Statistical Data Analysis and Data Science Projects

  • Analyzing Longitudinal Growth Using Mixed-Effects Models
    Graph showing longitudinal growth analysis
    Investigated growth trajectories in a seven-week strength training study across three treatment groups: weights-increasing, repetitions-increasing, and control. Applied random intercept and slope models in R to analyze linear and quadratic trends in strength improvement. Selected AR(1) covariance structure through comparisons of Unstructured, Compound Symmetry, and Toeplitz models using AIC, BIC, and likelihood ratio tests. Identified significant group-specific trends and visualized results to provide actionable insights.

  • Spatiotemporal Modeling of Air Quality and Disease Cases
    Map showing air quality and disease cases
    Examined the spatiotemporal association between air quality (PM10 levels) and an infectious disease case across Arizona counties from 2000 to 2022. Implemented Moran's I for spatial autocorrelation, ARIMA and SARIMA models for seasonal patterns, and Bayesian spatiotemporal modeling with Integrated Nested Laplace Approximation (INLA). Identified spatial heterogeneity, temporal trends, and seasonality, providing insights into environmental factors influencing disease spread. Leveraged R for data analysis, visualization, and predictive modeling.

  • Clinical Trial Analysis of Anti-Epileptic Drug Efficacy
    Graph showing longitudinal growth analysis
    Assessed the efficacy of Progabide in a placebo-controlled, double-blinded trial involving 59 participants.
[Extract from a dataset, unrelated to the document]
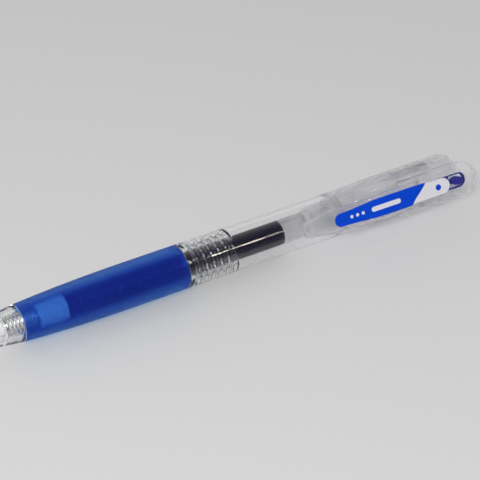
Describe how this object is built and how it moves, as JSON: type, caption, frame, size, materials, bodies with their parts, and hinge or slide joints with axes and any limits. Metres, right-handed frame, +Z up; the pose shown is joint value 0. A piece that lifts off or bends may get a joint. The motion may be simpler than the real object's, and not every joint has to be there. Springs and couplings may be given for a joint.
{
  "type": "retractable ballpoint pen",
  "caption": "Clear-barrel retractable pen with a translucent rubber grip and a sliding clip that works as the button.",
  "frame": {"origin": "bottom centre of the bounding box, on the surface that the pen lies on", "axes": "+X along the pen from the nose to the rear end, +Z up, the clip leaning towards -Y"},
  "size_m": [0.142, 0.0156, 0.0133],
  "materials": {
    "clear_plastic": "polished clear moulding",
    "tube_plastic": "clear extruded tube",
    "grip_rubber": "translucent blue, satin",
    "spring_steel": "drawn bright wire",
    "tip_steel": "turned bright",
    "white_plastic": "smooth white",
    "ink": "wet, blue-black",
    "follower_gel": "clear grease",
    "blue_print": "glossy blue print",
    "white_print": "glossy white print",
    "blue_plastic": "moulded blue"
  },
  "bodies": {
    "barrel": {"rear_barrel": "clear_plastic", "rear_housing": "clear_plastic"},
    "front_section": {"front_barrel": "clear_plastic", "grip_sleeve": "grip_rubber", "return_spring": "spring_steel"},
    "button": {"clip_head": "clear_plastic", "label_white": "white_print", "colour_insert": "blue_plastic", "push_cam": "clear_plastic"},
    "clip": {"clip_arm": "clear_plastic", "label_blue": "blue_print"},
    "refill": {"refill_tube": "tube_plastic", "ink_column": "ink", "ink_follower": "follower_gel", "tip_holder": "white_plastic", "tip_metal": "tip_steel", "tip_ball": "tip_steel"},
    "rotor": {"rotor_cam": "clear_plastic"}
  },
  "joints": [
    {"name": "button_slide", "type": "slide", "parent": "barrel", "child": "button", "axis": [-1, 0, 0], "range_m": [0, 0.0054], "stiffness_N_per_m": 400, "springref_m": -0.004},
    {"name": "refill_slide", "type": "slide", "parent": "barrel", "child": "refill", "axis": [-1, 0, 0], "range_m": [0, 0.0054], "deforming": ["return_spring"]},
    {"name": "rotor_turn", "type": "hinge", "parent": "refill", "child": "rotor", "pos_m": [0.04, 0.0023, 0.0055], "axis": [1, 0, 0], "range_deg": [0, 22.5]},
    {"name": "front_slide", "type": "slide", "parent": "barrel", "child": "front_section", "axis": [-1, 0, 0], "range_m": [0, 0.016]},
    {"name": "clip_flex", "type": "hinge", "parent": "button", "child": "clip", "pos_m": [0.05418, -0.00492, 0.00882], "axis": [0, 0.418, 0.9084], "range_deg": [0, 5], "stiffness_Nm_per_rad": 2}
  ],
  "couplings": [
    {"joint": "refill_slide", "follows": "button_slide", "ratio": 1},
    {"joint": "rotor_turn", "follows": "button_slide", "rad_per_m": 72.7}
  ]
}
Modeled seizure count reductions over time using Generalized Estimating Equations (GEE) with an AR(1) covariance structure. Conducted hypothesis testing in SAS and interpreted results to provide evidence of treatment efficacy.

  • Bacterial Population Dynamics Under Simulated Microgravity
    Graph showing bacterial population dynamics
    Analyzed population dynamics and interspecies interactions of Ralstonia and Sphingomonas in a 100-day mixed-culture study under simulated microgravity and standard gravity. Modeled temporal changes in colony size distribution using linear mixed-effects models in R. Investigated species-specific growth patterns and their environmental interactions, providing insights into microbial behavior under spaceflight conditions.

  • Gender Bias and Educational Opportunity Cost Analysis (Regression Modeling)
    Graph showing wage disparity regression analysis
    Conducted a comprehensive analysis of wage disparities among programmers and engineers in Silicon Valley using the 2000 U.S. Census data. Developed and refined linear regression models to evaluate the effects of gender and educational attainment on income. Explored the economic trade-offs of pursuing higher education degrees, leveraging R for statistical modeling, data visualization, and diagnostics.

  • Bioinformatics Analysis of the Astronaut Salivary Microbiome (Team Work)
    Graph showing astronaut salivary microbiome analysis
    Analyzed the salivary microbiome of astronauts at three time points—pre-flight, during-flight, and post-flight—using 16S rRNA sequencing data. Performed differential abundance analysis, beta diversity analysis (Weighted-UniFrac), and alpha diversity analysis (Shannon Index) to investigate the impact of spaceflight on microbial communities. Identified microbial families potentially associated with mental health stressors using QIIME2 and Python. Results provided preliminary insights into spaceflight-induced microbiome changes and their implications for astronaut health.